The Daily Illini

Crisis Nursery, CASA gives safe environment for children in need

By Sam Schrage, Staff writer

A flurry of activity fills the room as a group of children play. Two girls, no older than three, play with dolls in the right-hand corner of the room. A woman hums and holds an infant in a rocking chair on the opposite side of the room. The ABCs are cheerfully sung by a group of five- and six-year-olds seated in a circle in the center of the room.

Upon first glance, all of these kids appear to be enjoying everyday playtime. However, each of these children is suffering from a crisis at home that could negatively affect their emotional or physical well-being. Because of this, Crisis Nursery provides 24-hour care in a safe environment for children during a time of hardship.

As of Dec. 31, 324 children were placed in foster care in Champaign County, according to a statistical report by the Department of Child and Family Services (DCFS).

Child abuse and neglect is a serious issue in Champaign-Urbana that threatens the emotional and physical well-being of children. Crisis Nursery and the Champaign County Court Appointed Special Advocates (CASA) are two local organizations that strive to prevent child abuse and neglect.

CASA provides legal representation for abused and neglected children in the Champaign County court system. The legal representatives work closely with the volunteer advocates to learn about each child’s situation in order to advocate for his or her best interest in court.

“We see where the kids are placed, we interact with their schools; we talk to them frequently so we have the ability to make a non-biased recommendation to the court and give a different set of eyes to the judge on what we think should happen,” Rush Record, executive director of CASA, said.

CASA serves nearly 400 children every year, with ages ranging from newborns to 18-year-olds. The organization maintains a staff of about 100 volunteer advocates to manage every child’s case.

Advocates are mandated to complete a 30-hour training session in which they learn about confidentiality, domestic violence, substance abuse, mental health and the impact of trauma.

Above all, advocates are familiar faces to children who are surrounded by new people, schools and experiences.

“When children go into foster care, they come into a lot of upheavals because they’re away from everybody they know,” Robin Stapf, CASA advocate coordinator, said. “These children move foster homes, they have new caseworkers, they have new therapists. To see that advocate lets them know that there’s someone consistent still in their corner that cares about them. Our kids develop a real sense of trust with our advocates.”

According to the Child Welfare Information Gateway, child abuse and neglect includes physical or emotional harm, sexual abuse or exploitation, serious harm or any act resulting in death. The organization also lists the different types of child abuse and neglect to be physical, emotional, sexual or substance abuse, as well as physical, medical, educational or emotional neglect.
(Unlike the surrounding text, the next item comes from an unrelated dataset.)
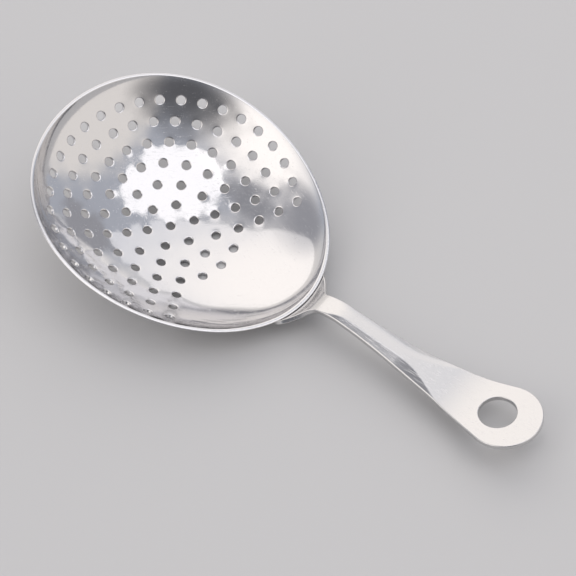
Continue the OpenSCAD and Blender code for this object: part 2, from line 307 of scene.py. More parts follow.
@dataclass
class Bowl:
    """The egg-shaped bowl: a shallow round section over an egg-shaped rim, with a short lip.

    Attributes:
        length: Length of the rim's ellipse, along X.
        width: Width of the rim.
        egg: Size of the second harmonic that makes the rim egg-shaped.
        offset: Middle of the ellipse, along X.
        depth: Height of the rim over the inside of the bottom, at the frame's origin.
        fall_deg: Fall of the rim towards the handle.
        roundness: Share of the parabola in the section.
        lip_height: Height of the section's lip term.
        lip_width: Distance from the rim at which lip_left of the lip term is left.
        lip_left: What is left of it there, as a share.
        sheet: Thickness of the sheet.
        hole_d: Diameter of the straining holes.
        rings: Number of rings of holes round the middle one.
        ring_first: Distance of the first ring from the middle, along the wall.
        ring_pitch: Distance from ring to ring, along the wall.
        ring_ball: Radius of the ball on which those distances are laid out.
        plain_from: First ring that leaves out the sector next to the handle.
        plain_deg: Half the angle of that sector.
        pattern_turn_deg: Turn of the whole pattern of holes.
        dimple_depth: Depth to which punching draws the sheet down round a hole.
        dimple_radius: Radius of that dimple.
        wave_height: Height of the long waves.
        rim_rate: Length along the wall of one whole share of the way out, at the rim.
        rim_points: Number of points on the rim's loop.
        hole_points: Number of points on a hole's loop.
        newton_steps: Steps in which a hole's loop is brought onto the wall.
        spacing: Distance between the points of the face.
        row_share: Distance between rings of points, as a share of the spacing.
        ring_least: Least number of points on such a ring.
        lip_closer: How much closer the rings of points lie at the lip, as a share.
        lip_from: Share of the way out at which they begin to close up.
        lip_over: Share of the way out over which they close up.
        ring_reach: Share of the way out past which no further ring of points begins.
        last_ring: Share of the way out beyond which no ring of points lies.
        collars: Circles of points round each hole: distance from its loop, and step along it.
        collar_reach: Share of the way out up to which the points of collars are kept.
        hole_clear: Distance from a hole's loop that the rings of points keep.
        table_t: Rim parameters.
        table_a: Plan angles of the rim at those parameters.
    """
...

CASA deals with a lot of these issues in the cases they work with; however, the most dominant issues are domestic violence and substance abuse.

“The way that domestic violence impacts a child emotionally and mentally is so much more damaging than what people realize,” Stapf said. “It’s amazing how much a young child can be affected by arguing, fighting and physical altercation and how it impacts them.”

At the Crisis Nursery, children are protected from these types of abuse and neglect. The facility provides a 24-hour “island of safety” for children whose families might be experiencing a crisis ranging from a medical emergency to parental stress.

“One of the largest reasons why we do serve families and why families are calling us is parental stress,” Jessica McCann, Crisis Nursery program coordinator, said. “When we provide care and reduce stress for families, we can be that extra support system for families.”

During their stay, children ages 0 to 6 are fed, bathed, provided with basic needs such as diapers and clothing and are engaged in developmental learning activities.

As of July 2017, Crisis Nursery has served about 860 children.

Although CASA and Crisis Nursery are active in the community in trying to prevent child abuse and neglect, it’s up to community members to spread awareness and report child abuse and neglect.

“It’s important that we are all advocating for children,” McCann said. “Many times they are not the ones with the voice, and if we can provide a safe place for them and become a voice for them, we can help families find that answer that helps them provide safe parenting.”

Sally Warnick, a local community member, calls for the advocacy of child abuse after she experienced the issue firsthand.

“My oldest son was sexually abused by my boyfriend at the time and it was the worst thing I have ever gone through,” Warnick said. “Children are so helpless and it’s difficult for families to afford decent childcare and get the help they need.”

McCann urges families to call the Crisis Nursery hotline at 1-217-337-2730. Both organizations urge those who suspect child abuse or neglect to report it immediately to the DCFS hotline at 1-800-252-2873.

“I think a lot of people feel uncomfortable because they don’t want to get into someone’s personal life,” Stapf said. “If we make it totally uncomfortable and people don’t want to talk about it, then kids aren’t going to say ‘Someone is hurting me.’ It’s important for the adults in their lives to speak up.”